Pero es este uno de los mayores dones
que Dios nos da. Porque la cruz implica dar sentido a nuestros sufrimientos.
Para pagar la deuda y redimirnos, Dios
asume el peso de cada uno de nuestros pecados y sufre y muere en la cruz. Y,
por su absoluta bondad, nos hace “tomar parte” en su redención.
Este misterio se hace más carne si nos
imaginamos que, mediante un túnel del tiempo, vamos a “ver” a Jesús en el
momento mismo de su camino en el Calvario, llevando la cruz.
Al principio estaríamos muy emocionados
y, a la vez, casi como contemplando una obra de teatro que no nos compete.
Pero… Dios nos hace cada broma…
Repentinamente, Jesús nos llama.

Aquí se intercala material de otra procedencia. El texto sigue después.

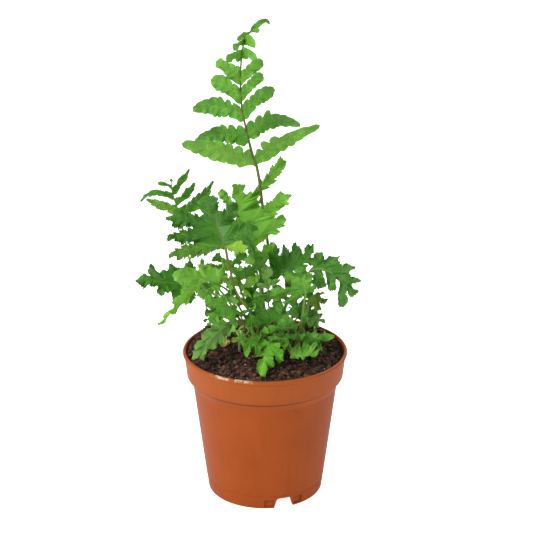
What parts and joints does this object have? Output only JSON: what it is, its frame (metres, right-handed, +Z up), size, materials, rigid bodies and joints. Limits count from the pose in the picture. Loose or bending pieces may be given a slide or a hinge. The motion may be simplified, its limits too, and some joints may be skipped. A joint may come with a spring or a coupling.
{
  "type": "potted fern",
  "caption": "Young fern with one tall upright frond over a low clump of toothed, lobed fronds, growing in dark soil in a round tapered terracotta-coloured plastic nursery pot.",
  "frame": {"origin": "centre of the pot's underside, on the surface it stands on", "axes": "+Z up along the pot's axis; -Y towards the side that is seen from the front, +X to its right"},
  "size_m": [0.1332, 0.1101, 0.2918],
  "materials": {
    "pot_plastic": "terracotta-coloured moulded plastic, satin",
    "potting_soil": "dark crumbly peat mix with bark bits",
    "leaf_dark": "dark green leaf, slightly glossy",
    "leaf_mid": "mid green leaf, slightly glossy",
    "leaf_light": "light green leaf, slightly glossy",
    "leaf_bright": "fresh yellow-green leaf, slightly glossy",
    "leaf_olive": "olive green leaf, matt",
    "leaf_grey": "grey-green leaf, matt",
    "leaf_pale": "pale young leaf, matt",
    "crozier_skin": "pale green young stalk with fine scales",
    "bud_scales": "golden papery scales"
  },
  "bodies": {
    "root": {"pot": "pot_plastic", "soil": "potting_soil", "frond_tall": "leaf_light", "frond_left_young": "leaf_light", "frond_front_dark": "leaf_dark", "frond_back_light": "leaf_light", "frond_left_dark": "leaf_dark", "frond_left_light": "leaf_light", "frond_right_dark": "leaf_dark", "frond_right_far": "leaf_mid", "frond_right_light": "leaf_light", "frond_right_olive": "leaf_olive", "frond_centre_grey": "leaf_grey", "frond_centre_light": "leaf_bright", "frond_mid_left": "leaf_mid", "frond_low_left": "leaf_grey", "frond_centre_round": "leaf_dark", "frond_low_right": "leaf_mid", "frond_soil_right": "leaf_light", "frond_front_low": "leaf_bright", "frond_tiny_pale": "leaf_pale", "frond_back_low_right": "leaf_grey", "frond_rear_left": "leaf_mid", "frond_rear_right": "leaf_dark", "frond_rear_middle": "leaf_light", "frond_inner_left": "leaf_mid", "frond_inner_right": "leaf_dark", "frond_inner_front": "leaf_dark", "frond_inner_back": "leaf_olive", "frond_mid_centre": "leaf_mid", "frond_mid_right": "leaf_mid", "frond_mid_back_left": "leaf_dark", "frond_rear_low_left": "leaf_mid", "frond_rear_low_right": "leaf_dark", "crozier": "crozier_skin", "sprout_bud": "bud_scales"}
  },
  "joints": []
}
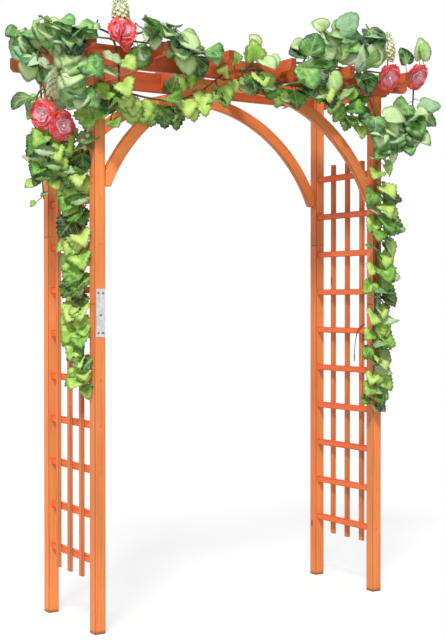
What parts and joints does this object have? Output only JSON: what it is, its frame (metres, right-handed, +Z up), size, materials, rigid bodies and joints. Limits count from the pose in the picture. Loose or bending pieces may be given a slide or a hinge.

Nos
llama para que lo ayudemos con la cruz. Imaginemos el diálogo.
- Yo? (Miro para todos los costados).
Para qué? Vos sos Dios! Vos podés solo!
- Si, soy Dios, soy el Hijo encarnado,
solamente yo salvo, pero por mi bondad, te hago tomar parte. No porque te
necesite.
- Y si no me necesitás, por qué yo? Mirá
a mi alrededor! Está lleno de tipos forzudos!
- Sí, pero a vos te quiero. Y a los
demás también…
Esto es: la cruz de Cristo nos da la
oportunidad de ofrecer nuestros sufrimientos cotidianos como participación en
su cruz (Juan Pablo II).
Cuanto más aferrados estemos, la cruz será humanamente más difícil. Cuanto
menos aferrados, menos difícil. Tendremos esto o aquello, como si no lo
tuviéramos (San Pablo, ). Viviremos
libres como las aves del cielo y los lirios del campo y al mismo tiempo
trabajaremos con tesón. Se nos caerá el techo encima y no perderemos la paz…
Si todo esto te parece no sólo
misterioso, sino imposible, tienes razón. Es imposible para nuestras propias
fuerzas. Todo esto viene de Dios.
Dios. El autor con el que comenzamos.
Con el que terminamos. Dios. El rostro escondido que mira tu rostro final
escondido. Dios. El que podría no crearte y te crea. El que podría no salvarte
y te salva (y te re-crea). El que te ama infinitamente. El que te perdona. El
que te está esperando. Y porque Dios te está esperando, tienes esperanza.
Y yo, quién soy para decirte todo esto?
Precisamente. Quién soy?
Quién eres?
“No preguntemos, pues, a nuestro
prójimo: quién eres? La respuesta no es de este mundo” (Luis J. Zanotti).